There is a lot of that already. A good example would be Dennis Cromarty High School, which is an Indian run school in Thunder Bay created to accomodate kids from remote reserves. For adults moving to TBay, there is the Indian Friendship Centre, that provides access to any number of services that ease the transition.

Part of the problem flows from the abuses of previous residential schools. The children were ripped from their parents, which devestated the parents, causing a tremendous increase in alcoholism on Reserves. Aside from having new assholes ripped at the residential schools, children were cut off from their families and their culture, and actively prohibited from using their birth language, leaving them as aliens when returned to their reserves, again causing a tremendous increase in alcoholism on reserves. That’s why such great care is being taken now to encourage education, including attending schools in regional centres, without blowing families apart. It’s quite a dilema – the problem can’t be fixed unless kids move to the city for education and economic opportunities, but moving kids to the city causes the problem.

I think a lot of the problem is that there is no simple solution. There are a lot of people with their hearts in the right place, but there is no obvious course of action to take.
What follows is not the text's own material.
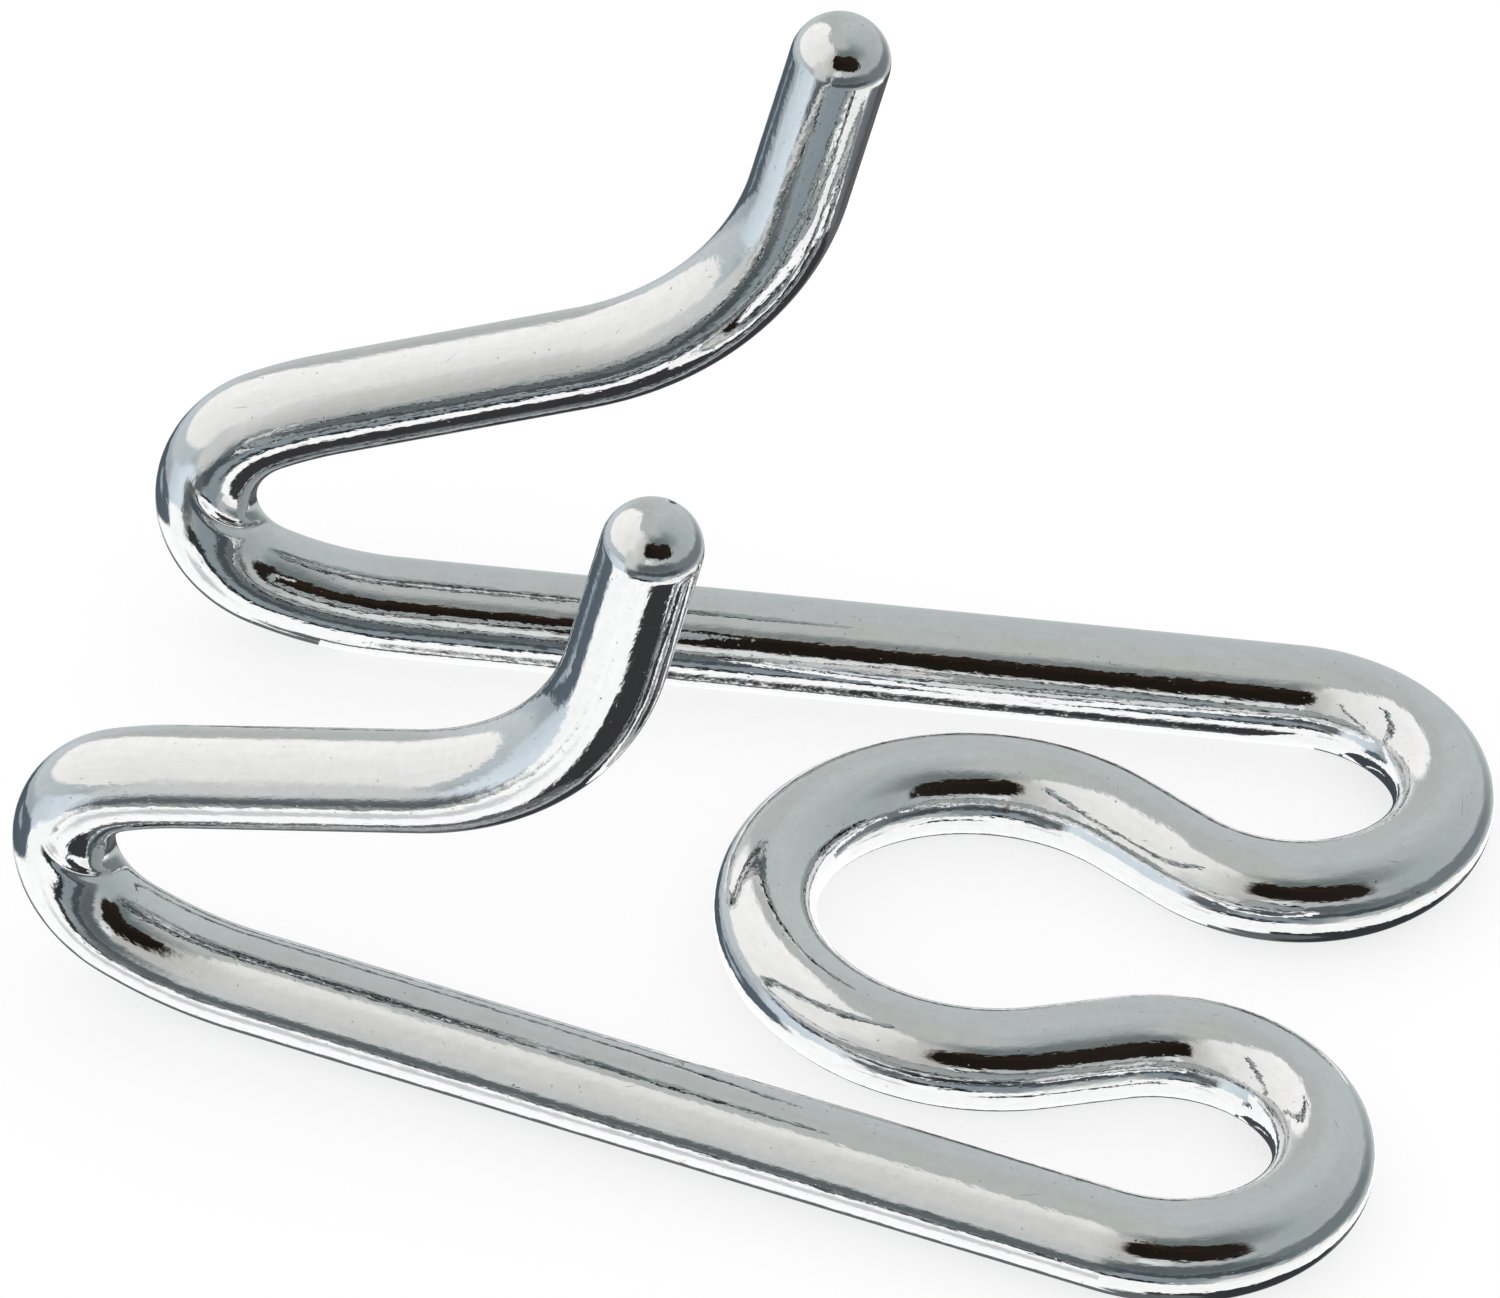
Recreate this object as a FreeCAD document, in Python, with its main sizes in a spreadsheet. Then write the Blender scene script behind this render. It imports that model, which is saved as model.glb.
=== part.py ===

I was wondering what life is like for the poor people who live in those remote towns in northern Labrador-these places must be terrible? With the collapse of the Cod fishery, there is almost no work in these places-yet the government still supports these towns. The young people leave (or become drug addicts)-and there is n future for those who remain. Why not forcibly relocate these people? It would be saving them from a terrible fate.